Pogrzeb z wojskowymi honorami

Z powodu obowiązujących nadal restrykcji epidemicznych ceremonia pogrzebowa w Marston Moretaine, małej miejscowości w hrabstwie Bedfordshire, w której Tom Moore mieszkał przez ostatnie lata, miała prywatny charakter. 

W krematorium obecne były tylko dwie córki zmarłego wraz z mężami oraz czworo jego wnuków. 

Ceremonia odbyła się jednak z wojskowymi honorami - owiniętą w brytyjską flagę trumnę niosło sześciu żołnierzy z Yorkshire Regiment, jednostki, z którą Moore był związany. 

Wystrzelono na jego cześć salut z broni, zaś nad Marston Moretaine przeleciał zabytkowy wojskowy samolot C-47 Dakota. 

W południe w miejscowym kościele, a także w innych w całym kraju dzwony wybiły sto razy.

"Był latarnią światła i nadziei dla świata"

Hannah Ingram-Moore nazwała podczas uroczystości swojego ojca "latarnią światła i nadziei dla świata". 

Jego druga córka Lucy Teixeira powiedziała: Tatusiu, jestem z ciebie taka dumna. Odchodzisz, ale twoje przesłanie i twój duch żyje dalej.
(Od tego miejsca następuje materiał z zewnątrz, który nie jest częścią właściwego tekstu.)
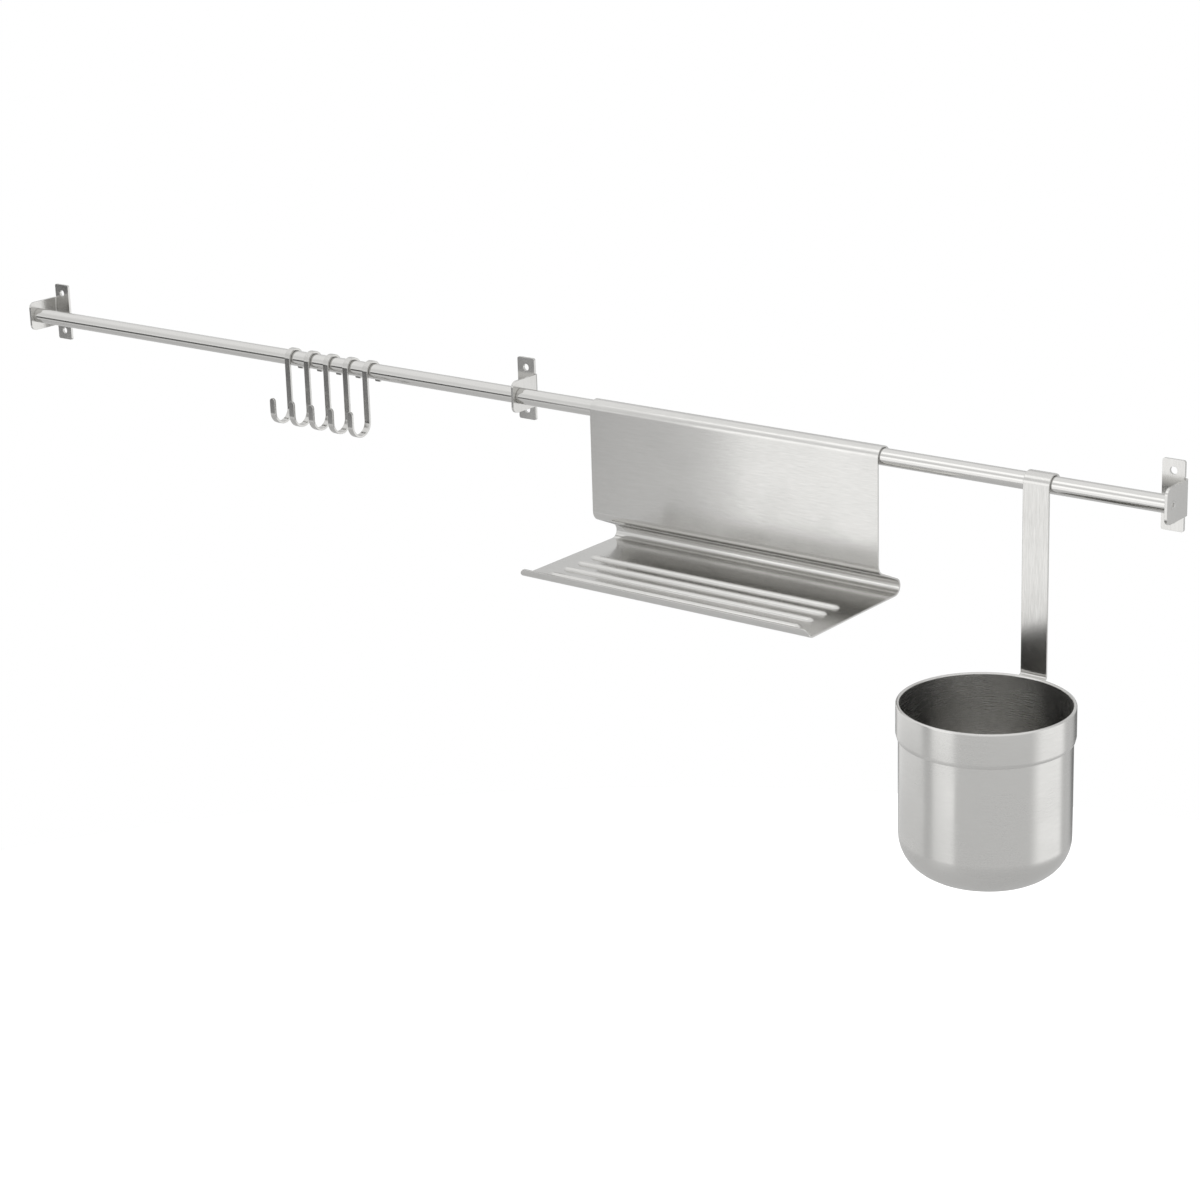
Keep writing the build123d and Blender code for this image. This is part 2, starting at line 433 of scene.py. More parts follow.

Zawsze mówiłeś nam, by dążyć do celu, tak bardzo, jak tylko można i właśnie to robiłeś w zeszłym roku.

Podczas uroczystości odegrano m.in. utwór "You'll Never Walk Alone", którego nową wersję Tom Moore nagrał w zeszłym roku wraz piosenkarzem Michaelem Ballem i chórem (dotarła ona na szczyt brytyjskiej listy przebojów). 

Wybrzmiał też pochodzący z czasów II wojny światowej utwór "White Cliffs of Dover" zmarłej w zeszłym roku w wieku 103 lat piosenkarki Very Lynn, a na koniec - zgodnie z życzeniem Moore'a - "My Way" Franka Sinatry.

Jak zapowiedziała jego rodzina, gdy sytuacja epidemiczna na to pozwoli, prochy Moore'a zostaną przeniesione do Yorkshire, skąd pochodził.